At this point, we only changed 1 line of code the scripts 2 and 3. but the actual task (as in example) could be different between projects:

 - contains sequence
 - starts with a sequence
 - ends with a sequence
 - does not contain a sequence
 - has one of the elements in sequence list
 - other specific conditions
 
It's not a problem for the top three scripts, since they didn't need this - further scripts can enhance this functionality. 

_But what if you had a program?_

In [36]:
import pandas as pd
class FeedProcessor:
    
    def __init__(self, file):
        self.data = pd.read_csv(file)
        
    def CalcColumnsContainingString(self, s):
        return len(self.data.filter(like=s).columns)

With the program above, each of your three scripts will be two-liners:

In [40]:
feed = FeedProcessor('why/Sample1.csv')
feed.CalcColumnsContainingString('a')

41

Oh, the regex for the third script, we will add another function:

In [45]:
import pandas as pd
class FeedProcessor:
    
    def __init__(self, file):
        self.data = pd.read_csv(file)
        
    def CalcColumnsContainingString(self, s):
        return len(self.data.filter(like=s).columns)
    
    def CalcColumnsWithAnyOfTheChars(self, s):
        return len(self.data.filter(regex='|'.join(s)).columns)

This way, for the third script, we have a function that will calc all the columns containing any of the chars given:

In [48]:
feed = FeedProcessor('why/Sample1.csv')
feed.CalcColumnsWithAnyOfTheChars('ab')

43

Between two approaches, let's graph out the technical legacy:

![img1](img1.png "Scripts vs Program Approach")

# Script Problems

Three scripts may not sound too bad, but in reality, over years, there will be many scripts that are muptiple copies of each other without any traceability into the parents/children of this. This traceability, from engineering perspective, is very important and fundamental to building quality software. Let's make things little tricky.

## Defects

What happens, when you realize that the code in the last script has a defect that is inherited from all the parent scripts that were copied over? Are you only fixing the most recent copy of the script or going to fix all the previous copies as well? What happens when you run scripts while you know there are defects?

One of the problems (and there are many) with the code above is that `a!=A`. So the counts aren't including the `capitals`. There are muptiple strategies for fixing this but the buttom line is very simple: if someone wanted to fix the defect in muptiple relevant scripts, it's going to be a lot of searching and typing while with programming approach, it's all contained in one place. Once the function(s) are fixed, the notebooks using these remain unchanged.

## Environmental dependencies

Typically, scripts will run locally. This assumes that your local python installation matches the environmental expectations from the code your attempting to execute. Differences in installed packages, their version as well as python runtime version are introducing environmental specifics that may not be all the same across various local setups.

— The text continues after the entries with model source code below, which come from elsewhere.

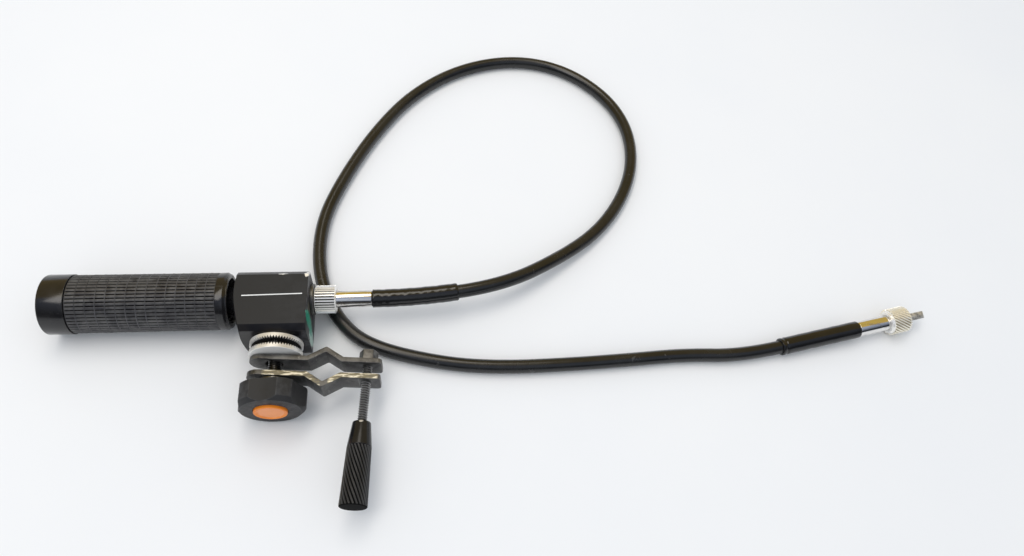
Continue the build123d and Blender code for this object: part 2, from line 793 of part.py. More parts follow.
pieces = {
    "grip_tube": grip_tube, "grip_end_cap": grip_end_cap, "grip_sleeve": grip_sleeve,
    "grip_collar": grip_collar, "drive_hub": drive_hub, "hub_nut": hub_nut,
    "drag_washer": drag_washer, "wave_spring": wave_spring, "drive_spindle": drive_spindle,
    "spindle_clip": spindle_clip, "core_square": core_square, "housing": housing_block,
    "bearing_flange": bearing_flange, "nose_bush": nose_bush, "housing_bush": housing_bush,
    "output_boss": output_boss, "coupling_nut_near": coupling_nut_near,
    "ferrule_near": ferrule_near, "boot_near": boot_near, "flexible_shaft": flexible_shaft,
    "boot_far": boot_far, "ferrule_far": ferrule_far, "coupling_nut_far": coupling_nut_far,
    "drive_tip_far": drive_tip_far, "fixed_rosette": fixed_rosette,
    "rosette_screws": rosette_screws, "pivot_stud": pivot_stud, "knob_washer": knob_washer,
    "star_knob": star_knob, "knob_insert": knob_insert, "knob_cap": knob_cap,
    "loose_rosette": loose_rosette, "rear_jaw": rear_jaw, "front_jaw": front_jaw,
    "clamp_screw": clamp_screw, "screw_end_nut": screw_end_nut, "clamp_handle": clamp_handle,
}
for name, make in pieces.items():
    export_step(make(), f"parts/{name}.step")
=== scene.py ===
import math

import bmesh
import bpy
from mathutils import Matrix, Vector


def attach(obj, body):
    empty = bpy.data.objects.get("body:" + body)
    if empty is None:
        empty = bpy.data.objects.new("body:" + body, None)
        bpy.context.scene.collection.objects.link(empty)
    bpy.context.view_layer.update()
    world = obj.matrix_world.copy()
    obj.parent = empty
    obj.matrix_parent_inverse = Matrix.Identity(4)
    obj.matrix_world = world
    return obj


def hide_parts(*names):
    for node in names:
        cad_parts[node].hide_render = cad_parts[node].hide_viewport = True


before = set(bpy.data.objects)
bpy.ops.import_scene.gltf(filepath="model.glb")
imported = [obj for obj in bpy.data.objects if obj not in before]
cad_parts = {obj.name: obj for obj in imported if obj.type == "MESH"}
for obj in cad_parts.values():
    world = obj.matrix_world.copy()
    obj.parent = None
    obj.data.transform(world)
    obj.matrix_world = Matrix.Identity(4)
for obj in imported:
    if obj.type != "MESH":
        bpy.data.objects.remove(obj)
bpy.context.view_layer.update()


# Camera: above and in front of the table, rolled a little, as the photograph was taken.
def shown(name, data):
    """A new object in the scene, made of a camera, a curve, a mesh or a lamp."""
    made = bpy.data.objects.new(name, data)
    bpy.context.scene.collection.objects.link(made)
    return made


camera_place = Vector((0.09153, -0.23368, 0.4416))
camera_right = Vector((0.99294, -0.07346, 0.09314)).normalized()
camera_back = Vector((-0.11749, -0.50091, 0.85749)).normalized()
camera_up = camera_back.cross(camera_right).normalized()
camera = shown("camera", bpy.data.cameras.new("camera"))
camera.data.sensor_fit = "HORIZONTAL"
camera.data.lens = 26.09
camera.data.clip_start, camera.data.clip_end = 0.02, 30.0
camera_axes = Matrix((camera_right, camera_up, camera_right.cross(camera_up))).transposed()
camera.matrix_world = Matrix.Translation(camera_place) @ camera_axes.to_4x4()
bpy.context.scene.camera = camera

# Flexible shaft: the sheathed drive lies on the table in one wide loop. Its jacket is extruded
# black PVC over a wound steel casing, stiff enough to keep even curves. Near and far ends are
# held in shrunk sleeves.
mm = 0.001
cable_radius = 4.5 * mm
cable_route = [
    (113.2, 3.9, 18.4), (143.0, 8.1, 18.4), (188.0, 36.5, 8.0), (217.5, 60.0, 4.5),
    (239.5, 89.5, 4.5), (252.5, 123.0, 4.5), (253.5, 159.5, 4.5), (239.0, 193.5, 4.5),
    (208.0, 221.5, 4.5), (168.0, 231.0, 4.5), (124.0, 220.0, 4.5), (86.0, 192.5, 4.5),
    (58.0, 154.5, 4.5), (35.0, 109.0, 4.5), (20.5, 68.0, 4.5), (21.5, 24.0, 4.5),
    (36.5, -10.0, 4.5), (57.5, -28.0, 4.5), (101.5, -40.5, 4.5), (138.0, -44.5, 4.5),
    (180.5, -44.0, 4.5), (223.0, -42.0, 4.5), (262.0, -39.5, 4.5), (301.5, -41.5, 4.9),
    (328.95, -36.5, 5.9),
]
cable_curve = bpy.data.curves.new("cable_jacket", "CURVE")
cable_curve.dimensions = "3D"
cable_line = cable_curve.splines.new("NURBS")
cable_line.points.add(len(cable_route) - 1)
for point, place in zip(cable_line.points, cable_route):
    point.co = (place[0] * mm, place[1] * mm, place[2] * mm, 1.0)
cable_line.order_u = 3
cable_line.use_endpoint_u = True
cable_curve.resolution_u = 16
cable_curve.bevel_depth = cable_radius
cable_curve.bevel_resolution = 7
cable_curve.use_fill_caps = True
cable = shown("cable_jacket", cable_curve)


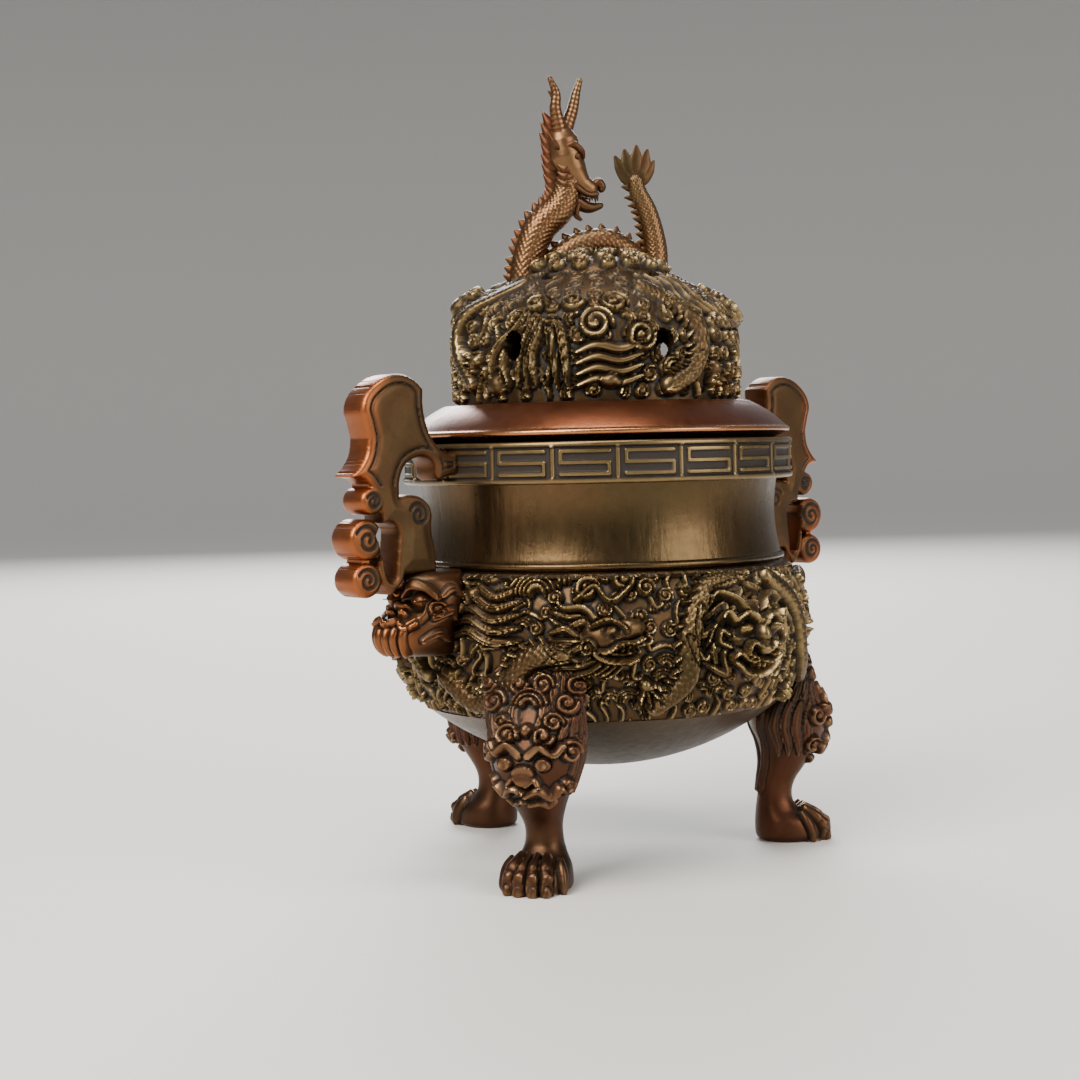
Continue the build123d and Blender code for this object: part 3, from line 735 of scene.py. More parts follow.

Program approach or server-based execution (regardless if notebooks or not) does not have this problem.

## Versioning

At this point, the versioning implemented by copying scripts. Once the script has been copied, it's not always clear why and what the changes are. This also generates artifacts that would not potentially be used again in the future, ie useless. 

From IT perspective, source control systems are designed to do this. This allows working with a single physical copy of the file while retaining its change history at a desired level. It also supplies tools for comparing, merging and falling back to previous versions.

Jupyter, for instance, provides means to view changes between checkpoints as well as git history:

![jupyter diff](img2.png "Jupyter checkpoint diff")

## Local Execution

While this may not sound like a problem, this does not make a lot of practical sense to do. Most of work ivolving manipulating larger amounts of data are both CPU and memory intensive, typically to extends above typical desk PC setup. Besides, since most of the data is stored in SQL or phicals files, this generated a data proximity and network throuput problems, too.

Running applications in server environment is safer, scalable and more predictable.

## Quality Control

Modern IT implies control over code generated by engineering population. In the scripts scenarios, there are barely any points of control enough to retain things IT-compliant. In the programming scenarios, all the functions generated by the engineering will undergo quality and security control before they are published to be consumed by users. 

## Traceability

Traceability in programming is important for many reasons to build quality software. Typically the following chain is traced:

![traceability](img3.png "execution chain")

Typically, with scripting, most of the changes aren't documented and validated through a real-life experiment rather than industrial approaches. While this is acceptable in a format where the code chains functions and parametrizes them, it's not a suggested practice for creating functions.

## Extendability

Scripts are difficult to extend in controlled fasion. On programming side, functional or OOP programming assumes patterns for how functionality is extended without negative impact onto existing functionality. Re-writing scripts for extension purposes does not backtrack these updates to parent scripts, while rewriting functions (while maintaining their existing contracts) does without impacting any existing functionality.

# Programming Benefits

These two may not exactly be very different (and it's very specific to how it's done), but since the assumption is that scripts are user-population generated and the users aren't software engineers and rather hands-on with programming, the differences are fairly large.

What kind of benefits are collected with getting programming involved into the picture?

## Cost of engineering

Programming approaches exercised properly are much more cost effective compared to ad-hock scipting work done by educated userbase.

## Quality of software

Since the software created has to be compliant, its quality is generally much higher compared to scripts, too

## Reusability of assets

Scripts reusability pattern is copy-paste where programming reusability patterns are different:

 - Extention of existing functionality
 - Implementation higher-level functionality on top of existing functions (such as building services that expose functions)
 - Parametrization of functions
 
## Room to focus on the right things

I think the key benefit for the users is that that with proper IT support, they are able to focus on managing data instead of building tool to do this.